● PROBLEM REQUIREMENTS:
Return the lines exactly as they stand, from the first of the material through the line containing "against each other.".

◇ ◇ ◇ ◇

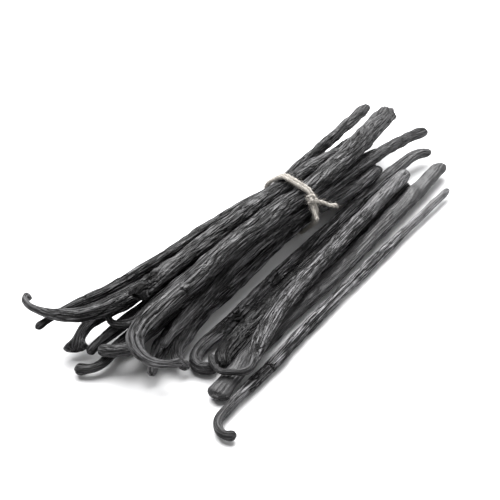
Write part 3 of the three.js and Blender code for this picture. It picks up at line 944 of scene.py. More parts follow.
@dataclass
class Bundle:
    """The centre lines of all the pods, laid out and then settled against each other.

    Attributes:
        pods: the pods.
        section: how their sections change.
        tie_y: where the middle of the tie is across the bundle.
        tie_z: how high it is.
        tie_radius: how far from it the tied pods reach.
        tie_reach: how far along the bundle the tie holds them.
        twine_diameter: the twine's diameter.
        loose_clearance: how far the other pods stay clear of the twine.
        pod_gap: how far the pods stay clear of each other.
        stations: the number of points on a centre line.
        route_points: the number of points through which it is drawn first.
        curl_step: the distance between them in a curl.
        rounds: how often the pods are pushed.
        stiff_rounds: how many rounds keep the pods stiff.
        push_share: the share of a push that is made in one round.
        stiff: the share and the passes of the smoothing that keeps a pod stiff.
        supple: the same in the last rounds.
        contact_reach: the greatest distance between two centre lines that may touch.
        end_reach: how far past a pod's end it may still touch another.
    """

    pods: tuple[Pod, ...] = PODS
    section: Section = field(default_factory=Section)
    tie_y: float = -0.8
    tie_z: float = 12.1
    tie_radius: float = 10.0
    tie_reach: float = 4.0
    twine_diameter: float = 1.5
    loose_clearance: float = 0.7
    pod_gap: float = 0.3
    stations: int = 61
    route_points: int = 200
    curl_step: float = 0.5
    rounds: int = 260
    stiff_rounds: int = 180
    push_share: float = 0.7
    stiff: tuple[float, int] = (0.5, 3)
    supple: tuple[float, int] = (0.12, 1)
    contact_reach: float = 14.0
    end_reach: float = 2.2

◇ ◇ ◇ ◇

● TASK SOLUTION:
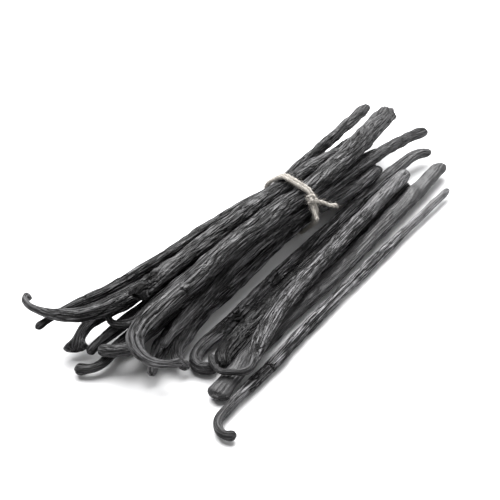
Write part 3 of the three.js and Blender code for this picture. It picks up at line 944 of scene.py. More parts follow.
@dataclass
class Bundle:
    """The centre lines of all the pods, laid out and then settled against each other.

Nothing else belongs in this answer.